Twenty Minutes of Love (1914) Director: Joseph Maddern/Charles Chaplin. Chaplin’s first tentative effort at both story and direction, a simple park comedy.
Caught in a Cabaret (1914) Director: Mabel Normand. Charlie, a café/dancehall waiter, impersonates a foreign dignitary at a garden party in amorous pursuit of a society debutante (Mabel Normand).
Caught in the Rain (1914) Director: Charles Chaplin. Charlie flirts with a married lady (Alice Davenport) in a park, only to be warned off by her outraged husband, (Mack Swain).
A Busy Day (1914) Director: Mack Sennett. Chaplin again obstructs a camera crew, but this time he is dressed as a shrewish woman.
The Fatal Mallet (1914) Director: Mack Sennett. The Tramp and another man (Mack Sennett) are rivals for the attention of a young woman (Mabel Normand).
The Knockout (1914) Director: Mack Sennett. Chaplin appears briefly in the second reel of this Roscoe Arbuckle comedy as the boxing referee, much of his comedy material here borrows from Karno sketches.

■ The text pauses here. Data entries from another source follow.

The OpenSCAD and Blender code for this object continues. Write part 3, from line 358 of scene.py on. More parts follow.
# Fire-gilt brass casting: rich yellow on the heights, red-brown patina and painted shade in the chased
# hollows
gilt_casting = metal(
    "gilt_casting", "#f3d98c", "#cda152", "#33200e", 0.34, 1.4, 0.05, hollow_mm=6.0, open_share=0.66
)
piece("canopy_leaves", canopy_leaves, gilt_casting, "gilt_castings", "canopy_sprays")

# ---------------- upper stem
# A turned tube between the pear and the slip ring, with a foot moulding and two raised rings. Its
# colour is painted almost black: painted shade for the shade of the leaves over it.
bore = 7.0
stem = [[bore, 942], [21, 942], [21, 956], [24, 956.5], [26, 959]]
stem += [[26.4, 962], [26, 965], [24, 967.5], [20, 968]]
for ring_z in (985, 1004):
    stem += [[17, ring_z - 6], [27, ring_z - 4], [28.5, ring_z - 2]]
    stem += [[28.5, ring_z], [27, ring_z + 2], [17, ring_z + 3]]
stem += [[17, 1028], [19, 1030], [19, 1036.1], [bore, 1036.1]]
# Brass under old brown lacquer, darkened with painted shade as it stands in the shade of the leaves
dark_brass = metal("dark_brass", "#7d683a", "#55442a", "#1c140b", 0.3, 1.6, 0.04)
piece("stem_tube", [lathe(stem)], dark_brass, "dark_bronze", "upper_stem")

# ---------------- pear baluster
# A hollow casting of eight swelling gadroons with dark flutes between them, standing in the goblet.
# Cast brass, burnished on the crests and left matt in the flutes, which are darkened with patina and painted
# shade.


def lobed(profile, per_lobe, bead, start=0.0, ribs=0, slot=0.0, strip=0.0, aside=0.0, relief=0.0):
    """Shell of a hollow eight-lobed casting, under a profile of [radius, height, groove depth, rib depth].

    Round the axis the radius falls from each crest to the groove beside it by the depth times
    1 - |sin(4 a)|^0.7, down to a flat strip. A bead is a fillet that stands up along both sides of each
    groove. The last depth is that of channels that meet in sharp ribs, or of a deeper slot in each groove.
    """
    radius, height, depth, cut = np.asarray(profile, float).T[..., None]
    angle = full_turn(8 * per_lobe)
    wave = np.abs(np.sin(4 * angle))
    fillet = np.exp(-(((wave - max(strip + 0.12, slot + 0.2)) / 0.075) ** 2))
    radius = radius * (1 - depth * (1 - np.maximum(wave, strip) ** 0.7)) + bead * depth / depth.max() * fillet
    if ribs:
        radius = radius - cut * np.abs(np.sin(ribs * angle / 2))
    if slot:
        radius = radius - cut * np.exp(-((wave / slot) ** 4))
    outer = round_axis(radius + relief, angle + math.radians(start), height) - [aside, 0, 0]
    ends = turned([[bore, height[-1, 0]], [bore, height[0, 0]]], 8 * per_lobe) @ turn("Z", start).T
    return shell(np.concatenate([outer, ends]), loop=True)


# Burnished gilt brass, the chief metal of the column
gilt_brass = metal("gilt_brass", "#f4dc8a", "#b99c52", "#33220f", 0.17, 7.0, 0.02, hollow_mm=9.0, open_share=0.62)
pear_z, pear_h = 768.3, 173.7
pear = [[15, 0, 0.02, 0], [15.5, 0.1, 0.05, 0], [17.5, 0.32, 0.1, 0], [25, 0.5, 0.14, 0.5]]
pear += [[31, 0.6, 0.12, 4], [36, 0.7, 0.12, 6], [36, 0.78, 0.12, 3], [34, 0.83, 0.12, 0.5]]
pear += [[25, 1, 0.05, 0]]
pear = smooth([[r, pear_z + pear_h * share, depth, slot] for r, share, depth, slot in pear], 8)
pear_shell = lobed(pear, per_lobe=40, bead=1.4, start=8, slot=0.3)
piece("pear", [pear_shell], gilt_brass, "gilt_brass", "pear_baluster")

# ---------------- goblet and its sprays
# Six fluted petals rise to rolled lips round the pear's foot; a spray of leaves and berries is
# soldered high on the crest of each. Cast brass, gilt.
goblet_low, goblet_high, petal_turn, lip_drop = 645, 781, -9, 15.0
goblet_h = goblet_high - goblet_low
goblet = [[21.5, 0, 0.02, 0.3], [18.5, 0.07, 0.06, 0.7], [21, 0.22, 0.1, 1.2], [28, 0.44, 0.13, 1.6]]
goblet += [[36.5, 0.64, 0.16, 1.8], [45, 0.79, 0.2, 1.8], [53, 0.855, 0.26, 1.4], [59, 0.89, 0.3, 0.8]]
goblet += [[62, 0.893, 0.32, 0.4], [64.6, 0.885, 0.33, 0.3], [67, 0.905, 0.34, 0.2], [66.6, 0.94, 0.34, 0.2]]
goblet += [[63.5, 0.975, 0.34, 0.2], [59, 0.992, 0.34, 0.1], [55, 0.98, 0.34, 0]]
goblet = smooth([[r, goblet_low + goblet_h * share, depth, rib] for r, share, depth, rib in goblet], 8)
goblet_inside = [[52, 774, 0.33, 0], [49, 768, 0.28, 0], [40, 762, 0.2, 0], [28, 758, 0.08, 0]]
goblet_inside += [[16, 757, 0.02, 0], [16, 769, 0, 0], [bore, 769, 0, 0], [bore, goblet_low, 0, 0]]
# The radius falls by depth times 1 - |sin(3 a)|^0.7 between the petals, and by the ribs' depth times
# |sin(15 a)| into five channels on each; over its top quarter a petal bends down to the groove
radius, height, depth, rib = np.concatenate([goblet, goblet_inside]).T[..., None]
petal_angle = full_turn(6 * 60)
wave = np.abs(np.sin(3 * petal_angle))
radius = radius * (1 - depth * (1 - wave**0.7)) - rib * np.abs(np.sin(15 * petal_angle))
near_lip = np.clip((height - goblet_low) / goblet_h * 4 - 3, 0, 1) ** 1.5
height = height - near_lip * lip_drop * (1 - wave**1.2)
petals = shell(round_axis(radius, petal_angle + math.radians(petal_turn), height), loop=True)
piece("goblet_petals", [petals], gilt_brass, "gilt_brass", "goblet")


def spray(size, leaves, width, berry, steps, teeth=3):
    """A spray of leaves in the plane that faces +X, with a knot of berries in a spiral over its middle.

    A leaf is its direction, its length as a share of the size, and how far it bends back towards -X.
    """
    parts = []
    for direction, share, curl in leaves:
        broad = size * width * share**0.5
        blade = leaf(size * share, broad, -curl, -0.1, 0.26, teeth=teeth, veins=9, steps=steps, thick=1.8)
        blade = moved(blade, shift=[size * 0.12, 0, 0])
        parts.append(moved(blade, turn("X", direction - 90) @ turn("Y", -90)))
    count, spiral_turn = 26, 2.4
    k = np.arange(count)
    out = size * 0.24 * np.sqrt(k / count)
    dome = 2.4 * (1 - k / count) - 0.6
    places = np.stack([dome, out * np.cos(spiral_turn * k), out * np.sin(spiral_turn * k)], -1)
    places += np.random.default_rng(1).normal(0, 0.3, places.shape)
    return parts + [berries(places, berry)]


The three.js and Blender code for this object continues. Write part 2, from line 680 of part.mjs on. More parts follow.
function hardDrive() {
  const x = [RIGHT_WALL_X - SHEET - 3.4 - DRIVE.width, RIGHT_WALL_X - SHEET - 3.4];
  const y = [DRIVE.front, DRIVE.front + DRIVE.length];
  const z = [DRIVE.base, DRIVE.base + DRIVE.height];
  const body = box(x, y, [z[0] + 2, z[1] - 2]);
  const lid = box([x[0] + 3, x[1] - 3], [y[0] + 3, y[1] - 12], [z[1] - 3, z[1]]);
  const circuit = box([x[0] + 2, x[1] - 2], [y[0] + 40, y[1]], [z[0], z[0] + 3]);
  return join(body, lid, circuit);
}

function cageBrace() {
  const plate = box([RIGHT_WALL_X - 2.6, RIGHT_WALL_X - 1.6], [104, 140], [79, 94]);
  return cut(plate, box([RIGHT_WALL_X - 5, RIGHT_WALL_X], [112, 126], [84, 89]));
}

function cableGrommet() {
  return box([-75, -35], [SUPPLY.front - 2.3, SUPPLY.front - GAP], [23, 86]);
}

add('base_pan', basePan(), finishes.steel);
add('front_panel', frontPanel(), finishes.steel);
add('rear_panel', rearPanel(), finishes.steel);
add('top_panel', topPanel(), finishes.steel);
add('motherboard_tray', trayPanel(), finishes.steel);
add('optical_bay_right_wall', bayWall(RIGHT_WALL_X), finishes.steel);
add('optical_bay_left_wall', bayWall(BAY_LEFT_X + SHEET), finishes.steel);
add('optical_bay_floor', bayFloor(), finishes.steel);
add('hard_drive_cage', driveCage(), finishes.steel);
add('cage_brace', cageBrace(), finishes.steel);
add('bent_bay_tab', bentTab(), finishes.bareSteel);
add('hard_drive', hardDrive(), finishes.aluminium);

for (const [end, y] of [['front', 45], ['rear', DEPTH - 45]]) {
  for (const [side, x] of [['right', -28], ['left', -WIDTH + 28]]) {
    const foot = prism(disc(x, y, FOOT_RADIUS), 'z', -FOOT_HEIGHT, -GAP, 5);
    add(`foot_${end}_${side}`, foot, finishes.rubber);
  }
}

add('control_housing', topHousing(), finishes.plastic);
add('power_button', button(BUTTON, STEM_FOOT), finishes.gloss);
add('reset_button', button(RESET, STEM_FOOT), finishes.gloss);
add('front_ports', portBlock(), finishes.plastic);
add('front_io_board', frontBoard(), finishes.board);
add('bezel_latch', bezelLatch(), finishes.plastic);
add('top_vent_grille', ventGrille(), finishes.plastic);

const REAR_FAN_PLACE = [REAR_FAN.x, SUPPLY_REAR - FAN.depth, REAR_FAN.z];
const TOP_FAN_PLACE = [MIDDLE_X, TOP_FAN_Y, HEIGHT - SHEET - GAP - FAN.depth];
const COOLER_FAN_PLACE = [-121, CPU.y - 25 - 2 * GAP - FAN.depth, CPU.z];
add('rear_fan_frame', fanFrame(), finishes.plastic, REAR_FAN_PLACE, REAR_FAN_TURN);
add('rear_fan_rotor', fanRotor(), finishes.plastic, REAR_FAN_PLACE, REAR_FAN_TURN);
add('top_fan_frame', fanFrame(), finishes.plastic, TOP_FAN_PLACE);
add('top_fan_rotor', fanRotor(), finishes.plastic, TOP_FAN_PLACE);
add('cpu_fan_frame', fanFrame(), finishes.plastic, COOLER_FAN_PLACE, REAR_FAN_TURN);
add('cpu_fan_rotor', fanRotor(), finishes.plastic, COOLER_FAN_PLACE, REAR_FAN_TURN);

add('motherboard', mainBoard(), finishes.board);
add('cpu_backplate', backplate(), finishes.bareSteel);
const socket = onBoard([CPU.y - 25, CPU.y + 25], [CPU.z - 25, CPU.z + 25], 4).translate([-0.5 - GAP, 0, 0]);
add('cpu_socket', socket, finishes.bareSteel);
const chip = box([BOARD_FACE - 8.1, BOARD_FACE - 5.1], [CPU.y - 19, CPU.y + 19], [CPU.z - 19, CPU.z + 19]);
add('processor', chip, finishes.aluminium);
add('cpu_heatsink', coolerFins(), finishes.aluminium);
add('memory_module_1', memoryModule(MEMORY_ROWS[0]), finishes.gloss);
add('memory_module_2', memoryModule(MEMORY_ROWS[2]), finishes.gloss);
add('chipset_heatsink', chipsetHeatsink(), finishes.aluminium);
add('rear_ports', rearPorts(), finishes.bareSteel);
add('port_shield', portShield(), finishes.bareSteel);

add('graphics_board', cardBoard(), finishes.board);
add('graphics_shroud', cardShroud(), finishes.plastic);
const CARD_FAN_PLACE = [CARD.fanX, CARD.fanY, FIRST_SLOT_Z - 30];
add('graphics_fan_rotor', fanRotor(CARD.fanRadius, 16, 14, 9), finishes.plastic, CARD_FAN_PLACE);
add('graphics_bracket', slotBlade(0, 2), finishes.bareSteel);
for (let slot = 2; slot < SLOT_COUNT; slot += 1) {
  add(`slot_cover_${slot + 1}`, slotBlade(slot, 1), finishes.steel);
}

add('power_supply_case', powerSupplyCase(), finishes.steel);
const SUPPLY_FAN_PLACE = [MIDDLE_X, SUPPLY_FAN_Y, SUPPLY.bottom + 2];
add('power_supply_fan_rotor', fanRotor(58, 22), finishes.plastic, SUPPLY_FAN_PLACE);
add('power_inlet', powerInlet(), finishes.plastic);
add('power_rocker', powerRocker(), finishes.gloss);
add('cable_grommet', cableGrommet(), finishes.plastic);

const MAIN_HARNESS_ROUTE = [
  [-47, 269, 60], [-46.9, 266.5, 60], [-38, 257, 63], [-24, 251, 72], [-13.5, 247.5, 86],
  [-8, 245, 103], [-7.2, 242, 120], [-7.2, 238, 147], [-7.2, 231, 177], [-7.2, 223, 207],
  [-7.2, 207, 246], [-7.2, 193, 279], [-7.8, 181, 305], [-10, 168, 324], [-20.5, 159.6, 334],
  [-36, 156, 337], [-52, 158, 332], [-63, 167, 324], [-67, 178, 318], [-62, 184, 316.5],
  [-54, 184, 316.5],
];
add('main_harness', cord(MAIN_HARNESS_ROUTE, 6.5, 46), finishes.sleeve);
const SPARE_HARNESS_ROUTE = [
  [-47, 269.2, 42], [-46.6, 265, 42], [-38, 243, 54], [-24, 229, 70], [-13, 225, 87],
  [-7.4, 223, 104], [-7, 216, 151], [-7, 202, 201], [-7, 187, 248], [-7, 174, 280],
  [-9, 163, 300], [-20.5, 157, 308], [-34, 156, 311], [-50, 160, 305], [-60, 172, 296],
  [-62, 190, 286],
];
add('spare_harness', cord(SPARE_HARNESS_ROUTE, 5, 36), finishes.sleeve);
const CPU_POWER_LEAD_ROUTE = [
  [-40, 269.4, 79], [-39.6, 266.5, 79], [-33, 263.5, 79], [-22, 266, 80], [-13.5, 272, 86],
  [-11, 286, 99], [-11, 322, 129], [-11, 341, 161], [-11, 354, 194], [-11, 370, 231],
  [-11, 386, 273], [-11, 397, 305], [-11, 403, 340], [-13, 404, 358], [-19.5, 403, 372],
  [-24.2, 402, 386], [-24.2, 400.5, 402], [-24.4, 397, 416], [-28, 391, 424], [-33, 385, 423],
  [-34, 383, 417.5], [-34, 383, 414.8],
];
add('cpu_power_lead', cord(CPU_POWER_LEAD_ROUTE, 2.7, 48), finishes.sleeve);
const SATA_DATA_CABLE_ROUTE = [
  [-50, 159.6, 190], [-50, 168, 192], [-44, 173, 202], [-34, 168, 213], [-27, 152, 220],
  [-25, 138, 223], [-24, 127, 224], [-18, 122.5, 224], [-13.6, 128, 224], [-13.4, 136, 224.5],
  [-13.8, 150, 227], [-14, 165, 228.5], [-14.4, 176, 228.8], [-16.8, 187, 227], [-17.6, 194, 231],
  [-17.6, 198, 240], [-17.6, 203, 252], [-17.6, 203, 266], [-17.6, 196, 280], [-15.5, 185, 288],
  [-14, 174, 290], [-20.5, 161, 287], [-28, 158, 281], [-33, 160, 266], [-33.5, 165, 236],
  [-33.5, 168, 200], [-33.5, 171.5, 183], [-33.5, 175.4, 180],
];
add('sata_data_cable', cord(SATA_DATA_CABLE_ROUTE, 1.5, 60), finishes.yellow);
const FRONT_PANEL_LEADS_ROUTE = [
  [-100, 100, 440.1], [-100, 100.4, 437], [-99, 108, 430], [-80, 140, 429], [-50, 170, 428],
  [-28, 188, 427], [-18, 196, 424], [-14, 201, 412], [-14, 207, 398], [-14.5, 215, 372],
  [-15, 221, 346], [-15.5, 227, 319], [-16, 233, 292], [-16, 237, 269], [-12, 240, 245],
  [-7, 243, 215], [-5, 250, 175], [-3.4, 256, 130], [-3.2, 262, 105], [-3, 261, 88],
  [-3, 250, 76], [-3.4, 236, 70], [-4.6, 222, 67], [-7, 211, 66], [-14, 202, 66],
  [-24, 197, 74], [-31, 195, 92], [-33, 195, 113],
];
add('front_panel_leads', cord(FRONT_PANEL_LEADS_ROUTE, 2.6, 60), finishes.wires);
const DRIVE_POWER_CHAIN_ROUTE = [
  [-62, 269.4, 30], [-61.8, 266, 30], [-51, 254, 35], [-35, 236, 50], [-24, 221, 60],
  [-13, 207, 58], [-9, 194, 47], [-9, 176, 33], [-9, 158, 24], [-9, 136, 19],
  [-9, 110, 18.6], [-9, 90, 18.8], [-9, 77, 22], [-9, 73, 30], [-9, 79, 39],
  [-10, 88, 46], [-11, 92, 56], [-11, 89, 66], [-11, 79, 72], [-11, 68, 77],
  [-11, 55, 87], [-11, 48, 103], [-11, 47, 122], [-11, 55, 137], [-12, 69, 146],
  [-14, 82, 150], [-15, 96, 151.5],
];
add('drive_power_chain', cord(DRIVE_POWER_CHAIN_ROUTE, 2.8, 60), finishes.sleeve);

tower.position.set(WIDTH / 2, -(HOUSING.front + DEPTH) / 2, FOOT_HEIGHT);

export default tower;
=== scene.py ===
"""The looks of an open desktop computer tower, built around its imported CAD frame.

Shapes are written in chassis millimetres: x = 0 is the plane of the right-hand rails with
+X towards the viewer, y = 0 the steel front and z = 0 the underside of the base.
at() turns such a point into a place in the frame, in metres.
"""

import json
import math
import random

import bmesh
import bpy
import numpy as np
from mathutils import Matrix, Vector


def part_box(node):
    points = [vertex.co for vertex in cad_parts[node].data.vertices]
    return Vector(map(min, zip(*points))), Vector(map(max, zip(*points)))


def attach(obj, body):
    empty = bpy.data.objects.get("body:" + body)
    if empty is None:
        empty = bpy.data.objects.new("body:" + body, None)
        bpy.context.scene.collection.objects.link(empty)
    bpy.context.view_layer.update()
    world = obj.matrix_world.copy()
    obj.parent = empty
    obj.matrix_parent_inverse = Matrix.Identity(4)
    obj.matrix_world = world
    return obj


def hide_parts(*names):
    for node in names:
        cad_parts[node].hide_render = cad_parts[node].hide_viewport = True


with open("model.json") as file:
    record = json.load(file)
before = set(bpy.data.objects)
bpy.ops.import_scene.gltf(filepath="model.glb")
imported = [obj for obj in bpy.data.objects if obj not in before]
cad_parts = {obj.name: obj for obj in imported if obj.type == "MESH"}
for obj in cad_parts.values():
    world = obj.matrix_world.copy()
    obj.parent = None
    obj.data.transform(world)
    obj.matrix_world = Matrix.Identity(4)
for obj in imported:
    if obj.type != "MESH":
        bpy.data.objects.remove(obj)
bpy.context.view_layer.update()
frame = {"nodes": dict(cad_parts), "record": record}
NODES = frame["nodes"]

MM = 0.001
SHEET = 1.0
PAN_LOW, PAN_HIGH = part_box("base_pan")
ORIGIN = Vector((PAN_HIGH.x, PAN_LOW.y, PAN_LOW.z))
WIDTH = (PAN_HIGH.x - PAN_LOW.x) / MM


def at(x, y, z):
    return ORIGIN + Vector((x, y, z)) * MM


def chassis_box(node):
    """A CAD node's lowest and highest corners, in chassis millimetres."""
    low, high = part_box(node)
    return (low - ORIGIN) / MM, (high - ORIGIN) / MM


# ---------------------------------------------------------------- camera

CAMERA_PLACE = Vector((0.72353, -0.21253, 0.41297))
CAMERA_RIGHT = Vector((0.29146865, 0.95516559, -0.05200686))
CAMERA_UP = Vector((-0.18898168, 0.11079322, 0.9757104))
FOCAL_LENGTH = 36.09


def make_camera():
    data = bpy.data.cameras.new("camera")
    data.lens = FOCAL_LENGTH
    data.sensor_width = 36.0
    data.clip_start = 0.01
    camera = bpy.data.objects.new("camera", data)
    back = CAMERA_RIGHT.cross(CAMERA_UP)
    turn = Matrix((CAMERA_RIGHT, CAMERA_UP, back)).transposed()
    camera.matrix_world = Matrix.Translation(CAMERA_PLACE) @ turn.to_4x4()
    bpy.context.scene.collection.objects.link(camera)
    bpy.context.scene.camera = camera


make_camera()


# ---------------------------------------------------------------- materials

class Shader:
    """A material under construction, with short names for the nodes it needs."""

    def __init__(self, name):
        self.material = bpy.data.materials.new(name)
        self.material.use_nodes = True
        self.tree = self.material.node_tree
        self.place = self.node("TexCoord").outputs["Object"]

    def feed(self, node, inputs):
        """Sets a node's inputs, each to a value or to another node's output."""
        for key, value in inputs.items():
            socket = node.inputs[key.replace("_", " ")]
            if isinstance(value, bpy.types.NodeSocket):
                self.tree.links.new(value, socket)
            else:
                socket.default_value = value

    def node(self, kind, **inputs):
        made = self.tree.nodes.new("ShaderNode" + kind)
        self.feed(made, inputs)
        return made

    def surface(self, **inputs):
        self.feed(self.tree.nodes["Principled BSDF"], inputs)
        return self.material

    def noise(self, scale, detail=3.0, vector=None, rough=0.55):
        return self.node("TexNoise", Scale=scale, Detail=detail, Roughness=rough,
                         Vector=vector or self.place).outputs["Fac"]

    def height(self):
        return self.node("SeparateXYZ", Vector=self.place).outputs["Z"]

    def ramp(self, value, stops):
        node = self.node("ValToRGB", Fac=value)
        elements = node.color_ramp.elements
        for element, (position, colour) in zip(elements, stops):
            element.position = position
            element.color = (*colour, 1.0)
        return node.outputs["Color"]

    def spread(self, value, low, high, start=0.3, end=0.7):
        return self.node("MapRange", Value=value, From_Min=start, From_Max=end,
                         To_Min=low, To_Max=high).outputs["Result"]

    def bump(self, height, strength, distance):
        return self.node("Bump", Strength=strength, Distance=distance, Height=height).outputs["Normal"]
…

Mabel’s Busy Day (1914) Director: Mack Sennett. Mabel Normand is a hot dog vendor who tricks her way into the racetrack. Chaplin swipes one of her hot dogs. Mabel’s Married Life (1914) Director: Mack Sennett. Mabel and her husband (Chaplin) visit a park where she is subjected to the flirtations of a cad (Mack Swain). Laughing Gas (1914) Director: Charles Chaplin. Charlie is a dentist’s assistant who blunders his tasks.
The Property Man (1914) Director: Charles Chaplin. Charlie is a property man in a vaudeville theater who must contend with the many demands of the various acts.
The Face on the Barroom Floor (1914) Director: Charles Chaplin. Charlie, as the heartbroken and inebriated artist, tells his tale of woe in a tavern as a series of flashbacks.
Recreation (1914) Director: Charles Chaplin. Tramp contemplates suicide until he encounters a pretty young woman.
The Masquerader (1914) Director: Charles Chaplin. Chaplin plays a mischievous version of himself.
His New Profession (1914) Director: Charles Chaplin. A young man (Charles Parrott, later comedian Charley Chase) hires Charlie to care for his wheelchair-bound uncle.
The Rounders (1914) Director: Charles Chaplin/Roscoe Arbuckle. Mr Full (Chaplin) and Mr Fuller (Roscoe Arbuckle) are a couple of disgraceful drunks pursued by their angry spouses.
The New Janitor (1914) Director: Charles Chaplin. Charlie is a janitor in an office building who blunders his tasks; one of Chaplin’s most finely crafted and important works for Keystone.
Those Love Pangs (1914) Director: Charles Chaplin. Charlie and Chester Conklin are rivals in the attention of any woman they happen to see.
Dough and Dynamite (1914) Director: Charles Chaplin. Chaplin and Chester Conklin play waiters at a café/bakery who are forced to man the ovens when the bakers go on strike. Perhaps the most important comedy Chaplin made in his early ascent to screen stardom.
Gentlemen of Nerve (1914) Director: Charles Chaplin. One reel event comedy filmed partly at Ascot Park speedway.
His Musical Career (1914) Director: Charles Chaplin. A piano mover (Mack Swain) and his helper set off to deliver a piano and muddle their assignment by doing the opposite.
His Trysting Places (1914) Director: Charles Chaplin. The domestic discord of Charlie and his wife (Mabel Normand) contrasted with the harmonious relationship between Ambrose (Mack Swain) and his wife (Phyllis Allen).
Getting Acquainted (1914) Director: Charles Chaplin. Charlie and Mabel escape their spouses (Phyllis Allen and Mack Swain) to flirt in a park.
His Prehistoric Past (1914) Director: Charles Chaplin. The Tramp falls asleep on a park bench and dreams he is a caveman.
Tillie’s Punctured Romance (1914) Director: Mack Sennett. Hollywood’s first feature-length slapstick comedy, Tillie’s Punctured Romance was a vehicle for stage star Marie Dressler. Tillie Banks (Marie Dressler), a country girl deceived by a city slicker (Chaplin) to steal her father’s money and run away with him to the city. Once there, the slicker takes her money and abandons her for Mabel (Mabel Normand). A huge box office success, the film was lauded in the press and sealed Chaplin’s ascent to stardom.
Extras include:
Charlie’s White Elephant (1916, 6 minutes): an animation by John Colman Terry and Hugh Shields.
Inside the Keystone Project (2010, 10 minutes): a short documentary about international restoration efforts behind the films in this collection.
Silent Traces (2010, 12 minutes): historian John Bengston on several of the Keystone locations.
Extracts from A Thief Catcher (1914,7 minutes): a film recently rediscovered by Paul E Gierucki, with a cameo of Chaplin as a Keystone Cop.